We found that several alanine substitutions affected CD4bs MAb neutralization and binding differently, again illustrating that PGV04, VRC01, b12, and CD4-IgG recognize the CD4bs in somewhat different ways. For example, alanine substitutions at positions D279, I420, and I423 greatly decreased neutralization by PGV04 but varied in their effects on VRC01, CD4-IgG, and b12. The D279A substitution decreased neutralization by VRC01 and CD4-IgG but did not substantially affect neutralization by b12. The I420A and I423A substitutions decreased VRC01 neutralization but increased both CD4-IgG and b12 neutralization. In addition, certain substitutions in the V3 loop decreased neutralization by PGV04 and VRC01 but increased neutralization by CD4 and b12. The highly conserved nature of the residues important for PGV04 recognition probably explains how PGV04 is able to achieve broad neutralization.

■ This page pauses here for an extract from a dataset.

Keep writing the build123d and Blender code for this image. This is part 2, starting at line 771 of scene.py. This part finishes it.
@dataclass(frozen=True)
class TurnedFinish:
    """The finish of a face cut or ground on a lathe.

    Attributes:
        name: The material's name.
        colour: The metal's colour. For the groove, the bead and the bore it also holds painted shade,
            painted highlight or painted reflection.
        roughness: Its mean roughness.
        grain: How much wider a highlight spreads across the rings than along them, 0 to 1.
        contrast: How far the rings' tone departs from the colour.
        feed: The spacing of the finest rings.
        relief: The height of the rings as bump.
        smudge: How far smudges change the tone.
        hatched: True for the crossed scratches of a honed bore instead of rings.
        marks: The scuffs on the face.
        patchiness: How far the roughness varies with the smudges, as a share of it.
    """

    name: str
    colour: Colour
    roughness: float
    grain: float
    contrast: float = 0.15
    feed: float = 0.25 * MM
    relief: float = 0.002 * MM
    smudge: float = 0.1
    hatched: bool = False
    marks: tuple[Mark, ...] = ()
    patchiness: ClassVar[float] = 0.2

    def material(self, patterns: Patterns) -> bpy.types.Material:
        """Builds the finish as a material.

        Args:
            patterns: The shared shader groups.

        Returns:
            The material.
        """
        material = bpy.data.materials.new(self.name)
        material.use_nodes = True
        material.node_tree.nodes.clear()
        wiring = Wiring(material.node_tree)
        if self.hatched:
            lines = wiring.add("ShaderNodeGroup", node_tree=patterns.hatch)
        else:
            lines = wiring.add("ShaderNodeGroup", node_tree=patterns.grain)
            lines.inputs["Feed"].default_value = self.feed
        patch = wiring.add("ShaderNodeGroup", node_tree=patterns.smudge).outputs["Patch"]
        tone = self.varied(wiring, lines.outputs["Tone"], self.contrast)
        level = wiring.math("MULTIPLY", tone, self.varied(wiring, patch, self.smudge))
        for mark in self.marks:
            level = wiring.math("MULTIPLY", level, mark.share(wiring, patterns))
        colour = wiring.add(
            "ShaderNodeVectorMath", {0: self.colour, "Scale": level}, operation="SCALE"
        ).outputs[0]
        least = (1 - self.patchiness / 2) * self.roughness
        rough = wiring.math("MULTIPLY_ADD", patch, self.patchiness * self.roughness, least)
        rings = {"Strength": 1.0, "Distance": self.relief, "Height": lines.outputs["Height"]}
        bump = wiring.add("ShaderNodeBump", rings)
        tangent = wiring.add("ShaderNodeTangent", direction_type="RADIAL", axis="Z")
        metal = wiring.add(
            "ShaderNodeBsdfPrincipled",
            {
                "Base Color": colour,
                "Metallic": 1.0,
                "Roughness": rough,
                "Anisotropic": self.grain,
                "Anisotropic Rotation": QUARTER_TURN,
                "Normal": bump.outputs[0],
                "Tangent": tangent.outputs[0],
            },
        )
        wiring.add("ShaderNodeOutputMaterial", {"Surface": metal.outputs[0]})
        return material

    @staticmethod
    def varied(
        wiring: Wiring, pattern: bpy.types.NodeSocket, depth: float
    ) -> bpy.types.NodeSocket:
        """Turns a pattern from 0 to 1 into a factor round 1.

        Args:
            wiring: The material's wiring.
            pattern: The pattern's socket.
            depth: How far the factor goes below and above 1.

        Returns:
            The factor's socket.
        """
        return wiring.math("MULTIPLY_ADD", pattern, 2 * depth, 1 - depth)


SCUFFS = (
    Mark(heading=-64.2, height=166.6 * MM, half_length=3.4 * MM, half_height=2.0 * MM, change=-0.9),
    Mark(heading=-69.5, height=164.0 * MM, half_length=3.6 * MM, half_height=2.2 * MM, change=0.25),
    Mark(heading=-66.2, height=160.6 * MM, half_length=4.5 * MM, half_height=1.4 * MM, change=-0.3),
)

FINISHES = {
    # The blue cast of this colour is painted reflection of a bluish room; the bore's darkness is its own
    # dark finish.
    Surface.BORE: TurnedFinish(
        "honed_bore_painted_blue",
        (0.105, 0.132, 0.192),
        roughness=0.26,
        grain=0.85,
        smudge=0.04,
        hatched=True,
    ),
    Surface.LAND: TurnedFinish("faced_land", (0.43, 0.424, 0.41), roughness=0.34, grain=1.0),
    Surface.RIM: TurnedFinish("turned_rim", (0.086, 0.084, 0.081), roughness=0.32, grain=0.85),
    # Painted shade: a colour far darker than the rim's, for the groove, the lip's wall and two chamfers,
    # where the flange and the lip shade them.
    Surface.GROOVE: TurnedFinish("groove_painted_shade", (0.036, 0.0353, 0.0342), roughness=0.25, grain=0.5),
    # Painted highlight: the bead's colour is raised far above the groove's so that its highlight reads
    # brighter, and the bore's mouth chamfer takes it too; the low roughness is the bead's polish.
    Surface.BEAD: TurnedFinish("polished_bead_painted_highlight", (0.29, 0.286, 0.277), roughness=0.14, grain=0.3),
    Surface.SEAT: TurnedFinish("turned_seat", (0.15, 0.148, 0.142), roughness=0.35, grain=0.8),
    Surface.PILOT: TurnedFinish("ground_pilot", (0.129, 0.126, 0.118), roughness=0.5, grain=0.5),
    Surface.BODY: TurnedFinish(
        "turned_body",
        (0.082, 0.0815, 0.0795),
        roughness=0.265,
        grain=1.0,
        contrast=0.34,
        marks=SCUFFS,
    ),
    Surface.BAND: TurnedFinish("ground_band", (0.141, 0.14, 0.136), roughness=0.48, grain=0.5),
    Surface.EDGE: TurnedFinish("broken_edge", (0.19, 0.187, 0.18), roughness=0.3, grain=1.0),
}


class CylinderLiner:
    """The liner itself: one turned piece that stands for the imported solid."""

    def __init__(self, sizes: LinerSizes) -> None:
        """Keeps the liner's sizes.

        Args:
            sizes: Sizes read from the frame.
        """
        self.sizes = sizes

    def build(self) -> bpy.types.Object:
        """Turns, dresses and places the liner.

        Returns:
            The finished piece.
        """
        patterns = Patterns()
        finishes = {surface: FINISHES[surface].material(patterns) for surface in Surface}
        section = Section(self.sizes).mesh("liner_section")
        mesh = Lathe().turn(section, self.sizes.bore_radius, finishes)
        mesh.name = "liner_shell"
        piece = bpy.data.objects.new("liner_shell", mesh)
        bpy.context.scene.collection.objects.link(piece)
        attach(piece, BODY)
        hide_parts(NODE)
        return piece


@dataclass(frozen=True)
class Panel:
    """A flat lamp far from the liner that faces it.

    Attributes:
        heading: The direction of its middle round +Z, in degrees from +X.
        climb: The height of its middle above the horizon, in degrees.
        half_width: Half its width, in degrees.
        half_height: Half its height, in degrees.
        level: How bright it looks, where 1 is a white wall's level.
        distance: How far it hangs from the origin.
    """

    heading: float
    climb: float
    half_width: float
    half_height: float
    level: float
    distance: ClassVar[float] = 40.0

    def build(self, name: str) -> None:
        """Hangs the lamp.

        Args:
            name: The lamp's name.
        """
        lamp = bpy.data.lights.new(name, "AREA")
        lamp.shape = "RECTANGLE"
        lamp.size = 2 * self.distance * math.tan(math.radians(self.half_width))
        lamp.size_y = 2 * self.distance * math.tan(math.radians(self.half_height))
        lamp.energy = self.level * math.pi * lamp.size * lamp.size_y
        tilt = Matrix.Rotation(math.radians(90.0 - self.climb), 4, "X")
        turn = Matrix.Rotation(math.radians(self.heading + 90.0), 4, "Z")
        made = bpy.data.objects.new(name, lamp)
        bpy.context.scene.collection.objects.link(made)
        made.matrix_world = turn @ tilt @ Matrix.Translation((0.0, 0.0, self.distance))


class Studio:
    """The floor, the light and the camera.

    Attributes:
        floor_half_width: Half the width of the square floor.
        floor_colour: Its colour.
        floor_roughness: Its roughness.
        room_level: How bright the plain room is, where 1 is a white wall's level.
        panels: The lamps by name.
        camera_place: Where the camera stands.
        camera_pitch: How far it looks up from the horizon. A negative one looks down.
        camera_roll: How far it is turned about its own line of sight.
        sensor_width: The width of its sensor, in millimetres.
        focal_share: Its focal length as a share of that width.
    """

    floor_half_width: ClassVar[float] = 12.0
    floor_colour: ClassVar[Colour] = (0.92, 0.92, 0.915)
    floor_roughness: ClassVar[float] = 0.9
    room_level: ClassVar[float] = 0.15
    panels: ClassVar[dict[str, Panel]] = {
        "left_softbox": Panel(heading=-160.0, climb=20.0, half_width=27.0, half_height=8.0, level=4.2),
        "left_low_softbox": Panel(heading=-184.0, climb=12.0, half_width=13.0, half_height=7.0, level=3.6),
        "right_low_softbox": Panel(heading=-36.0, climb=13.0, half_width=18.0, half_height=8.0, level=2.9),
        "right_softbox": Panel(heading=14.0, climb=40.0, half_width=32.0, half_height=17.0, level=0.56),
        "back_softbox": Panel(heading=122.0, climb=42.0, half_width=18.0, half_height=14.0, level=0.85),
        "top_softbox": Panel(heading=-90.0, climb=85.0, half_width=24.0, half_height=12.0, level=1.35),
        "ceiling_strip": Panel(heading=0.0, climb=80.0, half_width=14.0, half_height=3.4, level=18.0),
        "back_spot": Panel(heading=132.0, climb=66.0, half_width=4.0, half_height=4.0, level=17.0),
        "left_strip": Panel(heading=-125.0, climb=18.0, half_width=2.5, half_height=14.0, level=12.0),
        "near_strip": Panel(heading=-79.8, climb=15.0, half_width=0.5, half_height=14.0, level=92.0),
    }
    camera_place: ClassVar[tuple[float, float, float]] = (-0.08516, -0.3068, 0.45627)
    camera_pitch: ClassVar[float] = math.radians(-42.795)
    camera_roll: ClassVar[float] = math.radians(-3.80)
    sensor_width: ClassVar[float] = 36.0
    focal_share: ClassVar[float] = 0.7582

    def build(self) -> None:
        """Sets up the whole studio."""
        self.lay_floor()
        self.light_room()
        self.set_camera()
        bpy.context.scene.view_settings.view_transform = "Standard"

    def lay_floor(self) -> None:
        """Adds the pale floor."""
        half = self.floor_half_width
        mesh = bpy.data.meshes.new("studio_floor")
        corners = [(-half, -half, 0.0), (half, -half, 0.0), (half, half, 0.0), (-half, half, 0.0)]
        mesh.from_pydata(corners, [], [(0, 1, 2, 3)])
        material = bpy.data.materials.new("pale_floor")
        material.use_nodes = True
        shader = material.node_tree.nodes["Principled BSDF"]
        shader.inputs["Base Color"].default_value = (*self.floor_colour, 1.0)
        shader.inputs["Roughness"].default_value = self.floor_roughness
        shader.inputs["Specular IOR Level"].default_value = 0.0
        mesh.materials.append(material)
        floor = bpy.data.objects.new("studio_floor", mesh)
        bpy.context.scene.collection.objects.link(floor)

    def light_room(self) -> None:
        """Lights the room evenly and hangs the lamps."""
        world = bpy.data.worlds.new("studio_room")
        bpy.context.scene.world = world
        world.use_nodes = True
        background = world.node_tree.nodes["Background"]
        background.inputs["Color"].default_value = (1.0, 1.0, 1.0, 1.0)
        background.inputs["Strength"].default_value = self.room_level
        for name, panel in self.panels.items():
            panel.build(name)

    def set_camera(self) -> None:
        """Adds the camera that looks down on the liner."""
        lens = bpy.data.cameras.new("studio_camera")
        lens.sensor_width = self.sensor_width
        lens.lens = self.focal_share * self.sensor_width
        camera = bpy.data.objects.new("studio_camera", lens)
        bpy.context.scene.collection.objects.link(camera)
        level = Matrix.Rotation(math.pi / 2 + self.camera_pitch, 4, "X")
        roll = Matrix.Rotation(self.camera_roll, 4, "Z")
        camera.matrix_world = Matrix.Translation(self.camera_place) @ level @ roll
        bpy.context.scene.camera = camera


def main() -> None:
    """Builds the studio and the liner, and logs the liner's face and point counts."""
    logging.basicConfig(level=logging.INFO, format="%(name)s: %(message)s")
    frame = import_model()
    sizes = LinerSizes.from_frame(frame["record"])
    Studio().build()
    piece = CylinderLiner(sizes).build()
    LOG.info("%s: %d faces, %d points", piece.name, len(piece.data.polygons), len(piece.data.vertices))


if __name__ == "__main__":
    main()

Additionally, mapping the residues found to be important in neutralization and binding onto the gp120 core in its PGV04-bound state allowed us to gain insight into the contribution of each residue in binding to gp120 in the context of the trimer (A and B).
In summary, the recent isolation of several new CD4bs MAbs, notably, VRC01 (27
) and 3BNC117 (22
), has led to the idea that the success of a CD4bs MAb in broad and potent neutralization may depend on its ability to precisely induce changes in gp120 that mimic those induced by CD4. Indeed, certain bnMAbs, such as VRC01, do enhance binding of the CD4i MAb 17b to monomeric gp120. However, we show here that the equally broad and potent bnMAb PGV04 does not enhance such binding. Furthermore and crucially, in contrast to CD4, none of the CD4bs MAbs tested induced the 17b site on trimeric cleaved Env. Thus, a certain degree of mimicry of CD4 by anti-CD4bs bnMAbs may simply be a consequence of binding to the CD4 epitope on monomeric gp120 rather than a neutralization mechanism. As argued previously (10
), the binding of an IgG molecule to an envelope spike may be sufficient to lead to neutralization irrespective of the precise epitope. Finally, the description of differences in recognition of the CD4bs by different bnMAbs is encouraging for immunogen design in relaxing somewhat the stringency of the types of Abs that should be elicited.